- J.D. Craven Women's Relief Corps Hall
- U.S. National Register of Historic Places
- Location: South St. Macksburg, Iowa
- Coordinates: 41°12′50″N 94°11′06.5″W﻿ / ﻿41.21389°N 94.185139°W
- Area: less than one acre
- Built: 1901
- NRHP reference No.: 84001274
- Added to NRHP: January 19, 1984

= J.D. Craven Women's Relief Corps Hall =

The J.D. Craven Women's Relief Corps Hall is a historic building located in Macksburg, Iowa, United States. The J. D. Craven Post #198 of the Grand Army of the Republic (GAR) was organized in 1883. They organized an auxiliary, the J.D. Craven Post #322 of the Women's Relief Corps (WRC), in 1898. They built this two-story frame building in 1901 with donated labor and lumber. It is a rare example of a vaulted roof commercial building. In addition to the functions of the WRC, the building has also served as a community building. It also housed the local public school during the 1920–21 school year when their new building was under construction.

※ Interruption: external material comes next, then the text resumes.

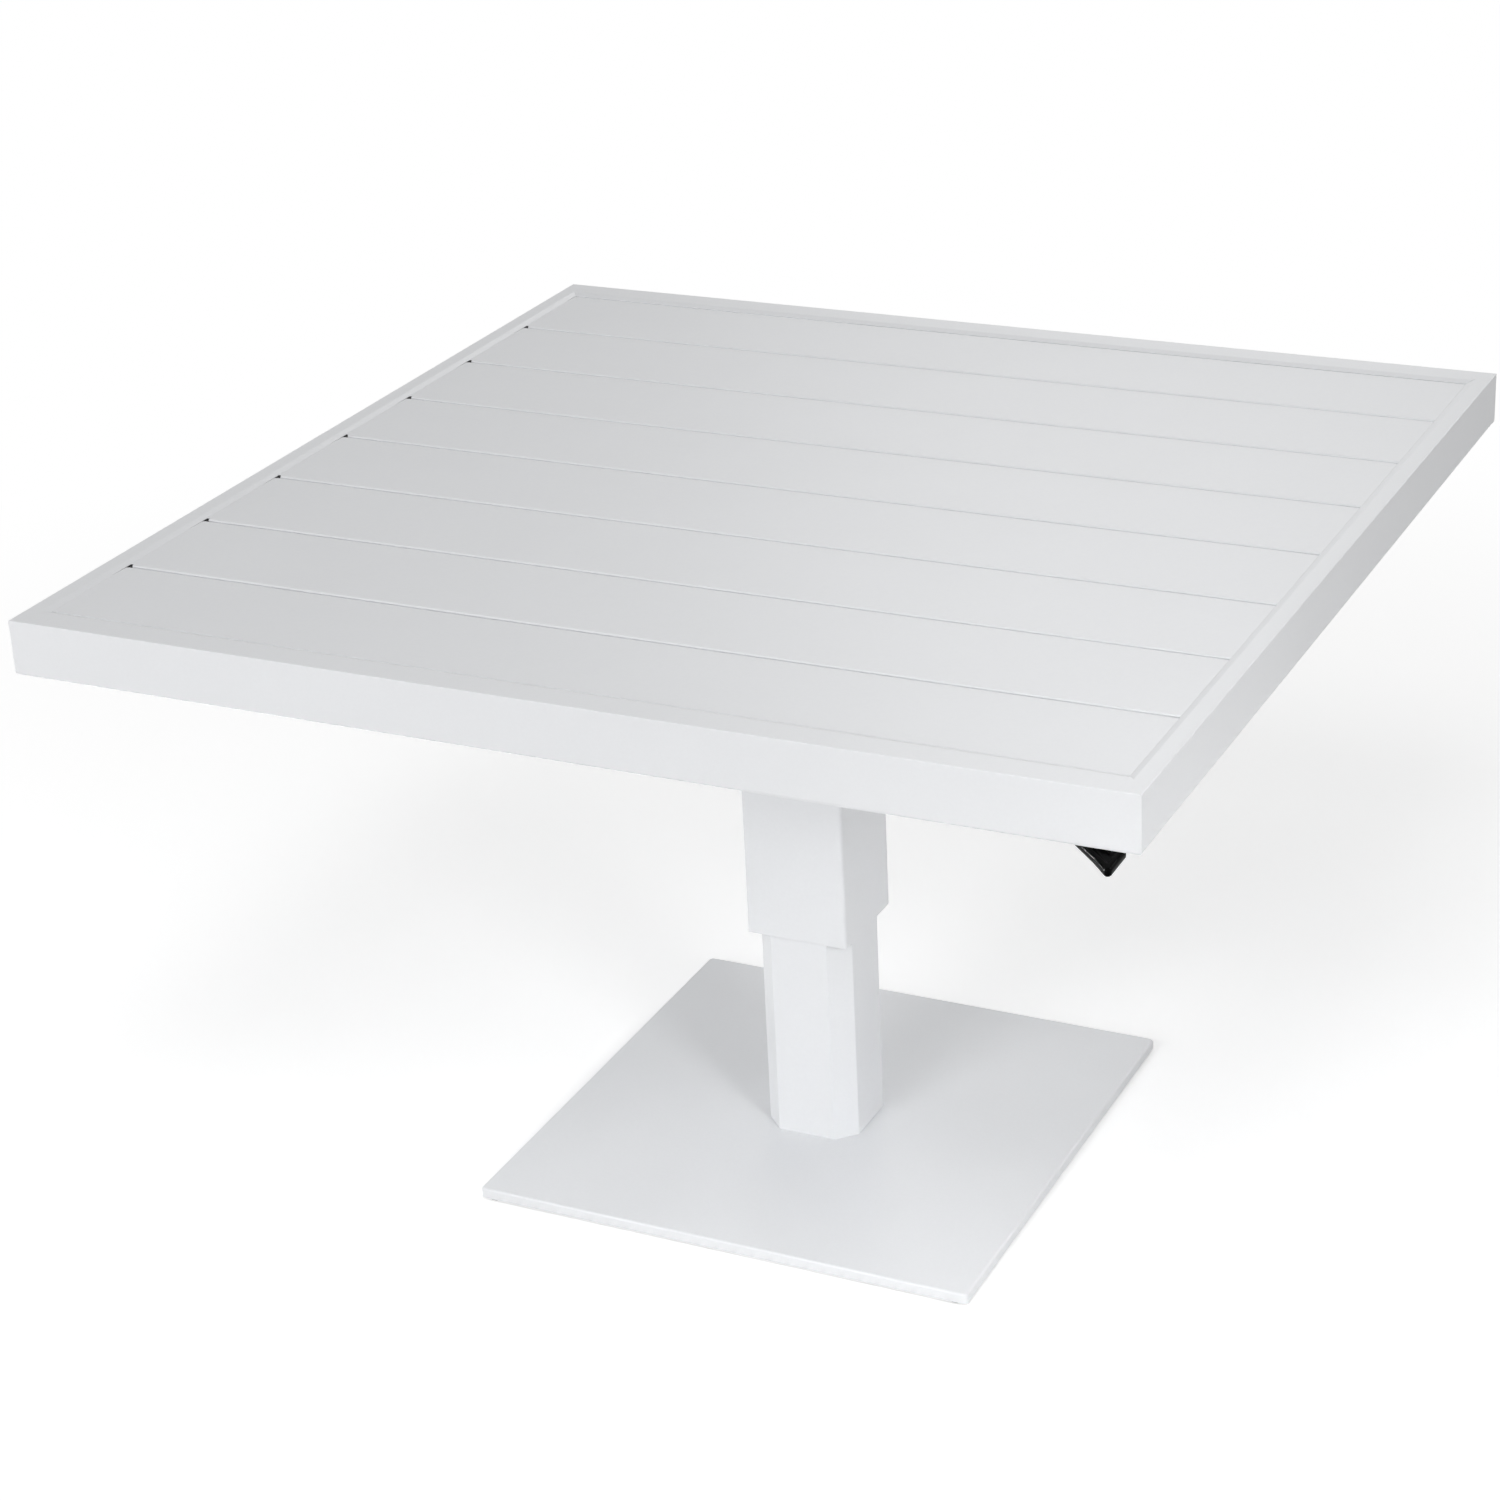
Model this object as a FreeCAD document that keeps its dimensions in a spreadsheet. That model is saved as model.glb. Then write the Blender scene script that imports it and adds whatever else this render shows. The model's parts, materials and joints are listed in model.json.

The WRC continued in existence, even after the GAR folded. When the hall was nominated for National Register of Historic Places, the J.D. Craven Post was still in existence. It was the only one left in Madison County, and one of 34 in Iowa at that time. They added seasonal assistance to the elderly to their aid for veterans. The building was listed on the National Register in 1984.